▶ _What needs to be done_
Below are some records. Pull every line that contains the word "bodies".

· · ·

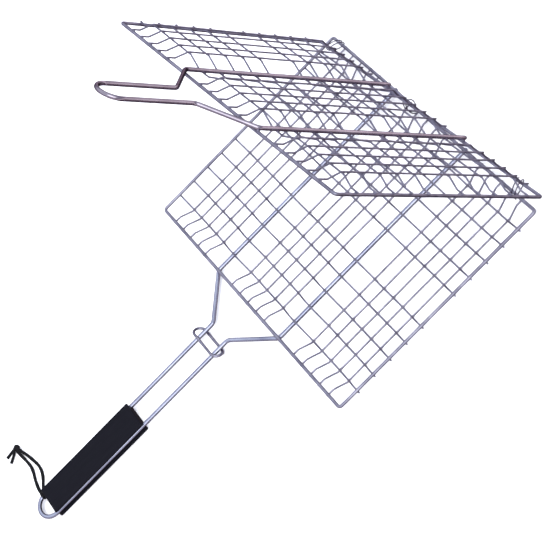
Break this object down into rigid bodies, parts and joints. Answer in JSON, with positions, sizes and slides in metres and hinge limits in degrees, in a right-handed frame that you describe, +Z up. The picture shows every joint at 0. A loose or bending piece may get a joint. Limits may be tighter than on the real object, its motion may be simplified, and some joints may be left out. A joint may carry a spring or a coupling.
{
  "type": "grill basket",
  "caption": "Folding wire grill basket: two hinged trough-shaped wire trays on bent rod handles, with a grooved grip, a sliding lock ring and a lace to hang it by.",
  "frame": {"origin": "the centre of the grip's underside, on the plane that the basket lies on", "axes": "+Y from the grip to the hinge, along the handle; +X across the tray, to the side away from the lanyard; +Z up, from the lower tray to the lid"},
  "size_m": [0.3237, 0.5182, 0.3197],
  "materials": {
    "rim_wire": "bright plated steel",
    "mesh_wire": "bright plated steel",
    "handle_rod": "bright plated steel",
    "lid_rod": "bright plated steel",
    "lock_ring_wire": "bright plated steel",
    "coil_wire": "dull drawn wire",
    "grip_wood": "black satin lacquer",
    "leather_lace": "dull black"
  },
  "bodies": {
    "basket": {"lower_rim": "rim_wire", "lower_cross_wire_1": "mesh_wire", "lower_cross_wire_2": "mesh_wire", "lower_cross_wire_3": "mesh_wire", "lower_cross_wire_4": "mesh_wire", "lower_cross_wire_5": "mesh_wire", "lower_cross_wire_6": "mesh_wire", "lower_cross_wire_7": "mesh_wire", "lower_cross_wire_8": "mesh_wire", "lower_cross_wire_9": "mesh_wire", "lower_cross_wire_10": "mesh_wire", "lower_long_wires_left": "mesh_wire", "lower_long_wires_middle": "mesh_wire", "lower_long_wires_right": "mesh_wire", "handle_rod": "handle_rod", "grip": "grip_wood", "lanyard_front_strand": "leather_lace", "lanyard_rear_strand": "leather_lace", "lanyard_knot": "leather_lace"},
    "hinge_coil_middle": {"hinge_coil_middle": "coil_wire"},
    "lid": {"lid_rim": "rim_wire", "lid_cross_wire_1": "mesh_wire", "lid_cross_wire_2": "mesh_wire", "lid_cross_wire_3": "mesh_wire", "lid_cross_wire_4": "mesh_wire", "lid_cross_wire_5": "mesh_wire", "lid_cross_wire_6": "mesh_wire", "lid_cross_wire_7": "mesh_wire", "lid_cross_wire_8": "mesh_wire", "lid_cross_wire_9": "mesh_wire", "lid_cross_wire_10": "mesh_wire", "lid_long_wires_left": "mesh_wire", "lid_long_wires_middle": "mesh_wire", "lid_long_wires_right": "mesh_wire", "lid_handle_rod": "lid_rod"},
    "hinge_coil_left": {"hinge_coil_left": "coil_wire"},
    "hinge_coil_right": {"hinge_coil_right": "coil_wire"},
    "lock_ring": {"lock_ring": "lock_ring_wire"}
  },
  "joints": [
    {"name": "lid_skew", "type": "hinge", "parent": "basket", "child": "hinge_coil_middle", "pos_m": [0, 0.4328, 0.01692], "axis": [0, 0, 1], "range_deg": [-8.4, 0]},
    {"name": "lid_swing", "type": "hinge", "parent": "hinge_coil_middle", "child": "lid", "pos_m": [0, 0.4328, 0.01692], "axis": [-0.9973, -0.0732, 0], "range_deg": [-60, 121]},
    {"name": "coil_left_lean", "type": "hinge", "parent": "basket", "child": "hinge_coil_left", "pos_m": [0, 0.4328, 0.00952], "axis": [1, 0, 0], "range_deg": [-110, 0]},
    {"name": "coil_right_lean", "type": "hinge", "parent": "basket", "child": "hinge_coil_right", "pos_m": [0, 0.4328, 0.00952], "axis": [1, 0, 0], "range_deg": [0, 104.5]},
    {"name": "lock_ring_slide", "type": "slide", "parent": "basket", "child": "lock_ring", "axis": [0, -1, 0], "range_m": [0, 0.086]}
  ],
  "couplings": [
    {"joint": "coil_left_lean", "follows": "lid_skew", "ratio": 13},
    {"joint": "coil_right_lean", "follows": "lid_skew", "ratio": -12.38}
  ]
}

· · ·

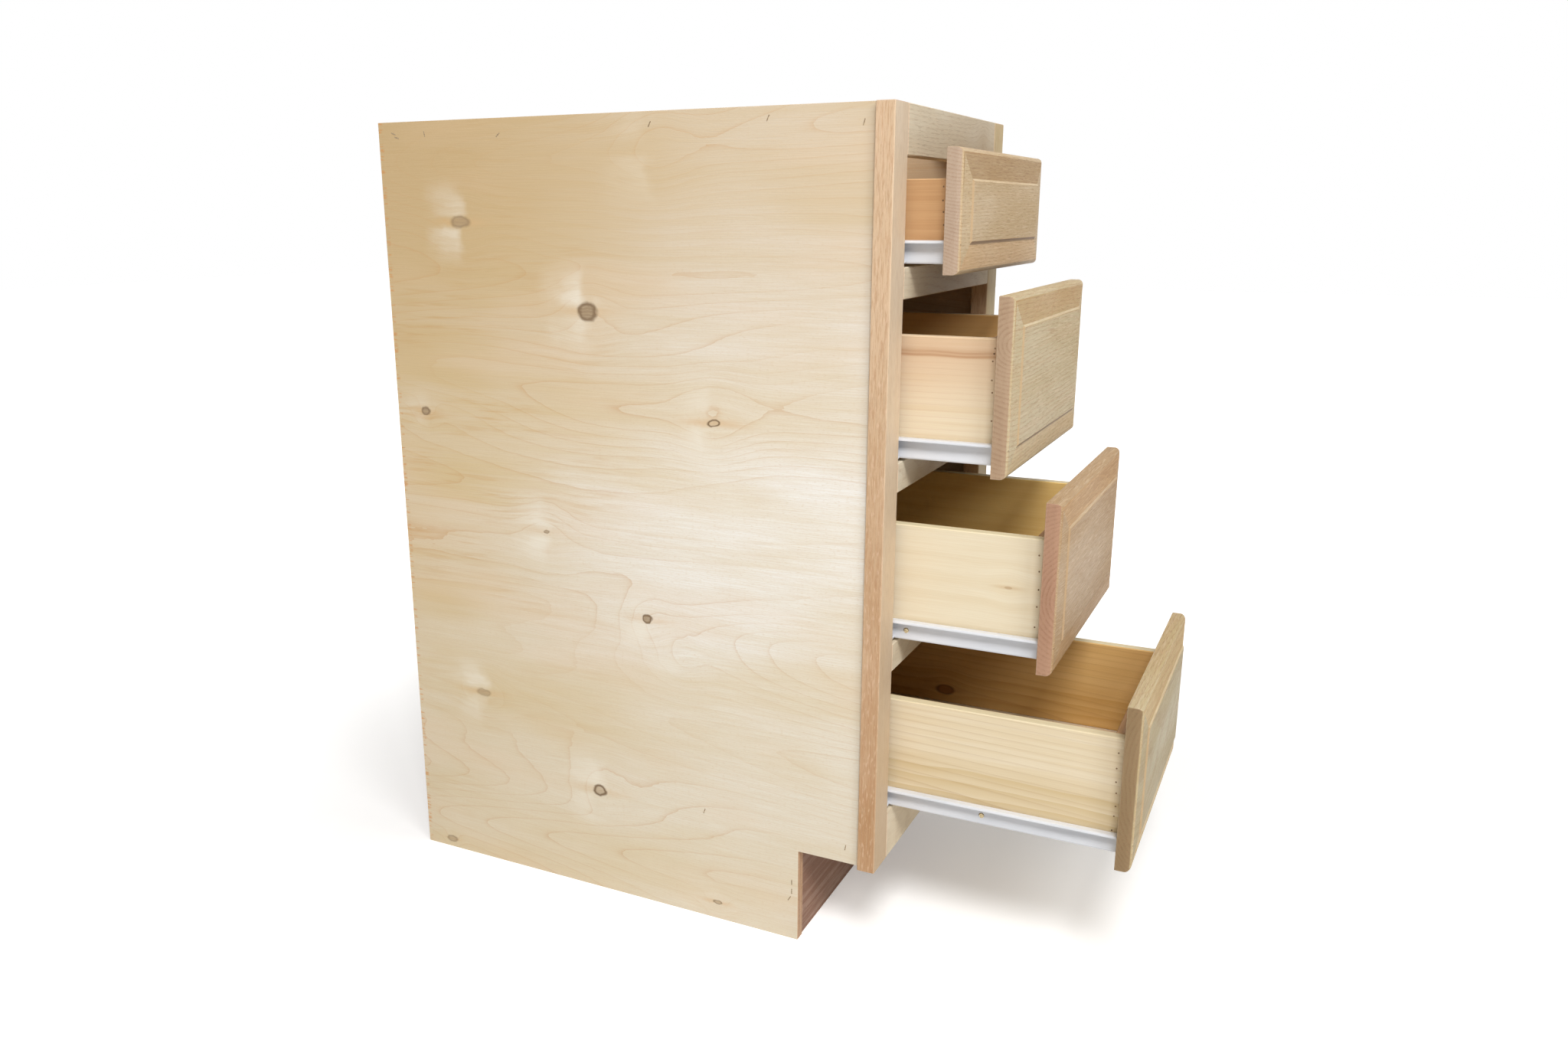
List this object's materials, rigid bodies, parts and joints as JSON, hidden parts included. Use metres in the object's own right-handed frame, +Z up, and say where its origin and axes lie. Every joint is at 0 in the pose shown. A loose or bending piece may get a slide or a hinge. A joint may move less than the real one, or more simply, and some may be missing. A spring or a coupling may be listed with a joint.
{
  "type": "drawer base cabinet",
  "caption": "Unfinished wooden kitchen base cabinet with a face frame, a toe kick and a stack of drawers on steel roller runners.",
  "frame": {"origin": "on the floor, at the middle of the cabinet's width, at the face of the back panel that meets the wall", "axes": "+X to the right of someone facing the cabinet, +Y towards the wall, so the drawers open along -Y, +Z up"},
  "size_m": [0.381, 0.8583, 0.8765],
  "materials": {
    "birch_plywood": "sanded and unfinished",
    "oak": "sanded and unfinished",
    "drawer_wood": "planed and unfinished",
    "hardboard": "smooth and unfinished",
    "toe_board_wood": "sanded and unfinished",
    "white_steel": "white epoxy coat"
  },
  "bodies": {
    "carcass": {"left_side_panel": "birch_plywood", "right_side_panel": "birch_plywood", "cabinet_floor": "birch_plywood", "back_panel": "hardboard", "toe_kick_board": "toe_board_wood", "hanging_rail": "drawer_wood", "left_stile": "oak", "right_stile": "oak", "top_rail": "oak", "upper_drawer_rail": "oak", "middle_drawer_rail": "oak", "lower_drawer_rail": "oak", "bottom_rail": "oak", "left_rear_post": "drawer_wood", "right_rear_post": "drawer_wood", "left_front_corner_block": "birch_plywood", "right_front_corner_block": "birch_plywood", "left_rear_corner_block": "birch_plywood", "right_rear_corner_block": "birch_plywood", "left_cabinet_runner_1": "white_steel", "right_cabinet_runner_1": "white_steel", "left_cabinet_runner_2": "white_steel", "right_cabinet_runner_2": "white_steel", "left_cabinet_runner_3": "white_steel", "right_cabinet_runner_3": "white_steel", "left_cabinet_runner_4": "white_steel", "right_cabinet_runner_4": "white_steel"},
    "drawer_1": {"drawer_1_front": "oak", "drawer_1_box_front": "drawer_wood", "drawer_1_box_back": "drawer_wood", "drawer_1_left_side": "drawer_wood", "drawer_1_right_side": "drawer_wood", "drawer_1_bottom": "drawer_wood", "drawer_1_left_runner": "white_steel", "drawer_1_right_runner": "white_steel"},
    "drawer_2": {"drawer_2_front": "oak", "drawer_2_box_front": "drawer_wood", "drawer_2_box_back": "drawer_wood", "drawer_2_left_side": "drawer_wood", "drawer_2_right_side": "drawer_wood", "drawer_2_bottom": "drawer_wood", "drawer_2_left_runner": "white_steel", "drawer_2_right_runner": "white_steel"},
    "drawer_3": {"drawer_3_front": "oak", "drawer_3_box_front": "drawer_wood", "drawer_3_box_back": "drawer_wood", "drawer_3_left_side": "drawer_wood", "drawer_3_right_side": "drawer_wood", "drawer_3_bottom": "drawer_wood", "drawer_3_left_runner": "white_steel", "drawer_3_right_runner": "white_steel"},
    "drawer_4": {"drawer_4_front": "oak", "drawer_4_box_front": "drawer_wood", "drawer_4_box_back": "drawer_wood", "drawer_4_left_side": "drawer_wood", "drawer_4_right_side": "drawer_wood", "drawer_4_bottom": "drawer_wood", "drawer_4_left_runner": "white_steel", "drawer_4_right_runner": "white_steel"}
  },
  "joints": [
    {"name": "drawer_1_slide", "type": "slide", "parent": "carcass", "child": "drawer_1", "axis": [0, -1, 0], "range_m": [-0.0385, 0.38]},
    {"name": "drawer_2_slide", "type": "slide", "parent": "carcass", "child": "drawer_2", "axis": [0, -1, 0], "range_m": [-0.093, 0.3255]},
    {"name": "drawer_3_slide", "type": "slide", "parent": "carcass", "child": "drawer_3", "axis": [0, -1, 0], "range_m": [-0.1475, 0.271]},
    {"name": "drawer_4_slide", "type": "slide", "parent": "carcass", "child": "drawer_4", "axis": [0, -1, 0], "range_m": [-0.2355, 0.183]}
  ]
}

· · ·

▶ _Answer to this problem_
Break this object down into rigid bodies, parts and joints. Answer in JSON, with positions, sizes and slides in metres and hinge limits in degrees, in a right-handed frame that you describe, +Z up. The picture shows every joint at 0. A loose or bending piece may get a joint. Limits may be tighter than on the real object, its motion may be simplified, and some joints may be left out. A joint may carry a spring or a coupling.
  "bodies": {
List this object's materials, rigid bodies, parts and joints as JSON, hidden parts included. Use metres in the object's own right-handed frame, +Z up, and say where its origin and axes lie. Every joint is at 0 in the pose shown. A loose or bending piece may get a slide or a hinge. A joint may move less than the real one, or more simply, and some may be missing. A spring or a coupling may be listed with a joint.
  "bodies": {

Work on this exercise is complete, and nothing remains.